I started crying and was having a hard time getting myself under control.  I haltingly tried to explain to the nurse that I was having a hard time controlling the Roc which was doubly hard to do under the scrutiny of the packed waiting room.  She said something to the effect of “little boys will be little boys”  and her son always behaves worse than her daughter.  But it’s more than that.  Those people looked at him like he was a bad, naughty little boy and at me like I was a total moron who couldn’t control her kid.

By the time the doctor came in I was under control but one look at my face told her that I had been crying.  So again I explained my tears and she said some nice things that I can’t remember now and also that this will probably happen from time to time, especially from the “oldies” who just don’t get it.  She said that the Roc is a darling little boy and that he’s doing great.  Nice to hear but I still felt deflated.

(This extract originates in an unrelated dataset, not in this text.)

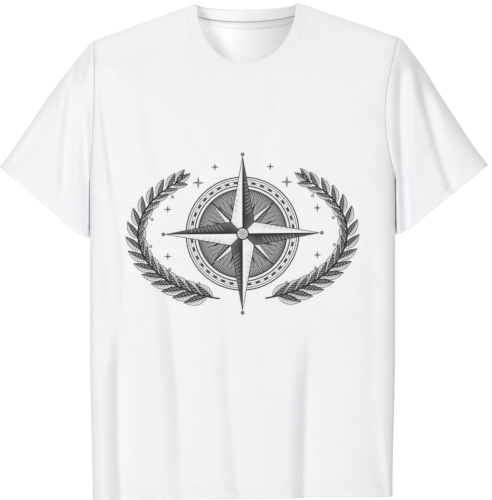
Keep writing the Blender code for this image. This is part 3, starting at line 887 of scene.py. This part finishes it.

My head knows that it doesn’t matter what any of those people thought of me or my son, but it still feels bad to be judged and stared at.  It just does.  I also know that it does me no good to get worked up and cry about it, but sometimes I can’t help it.  Maybe it’s PMS or maybe I really do need to toughen up about this sort of thing.  GC is always telling me that I need to have a thicker skin.  So, does anyone know how to grow thicker skin?  Sandpaper?  Brillo pads?  Roughly scrubbing with a towel?  Special toughening creams?

Right now I think I’ll settle for some chocolate…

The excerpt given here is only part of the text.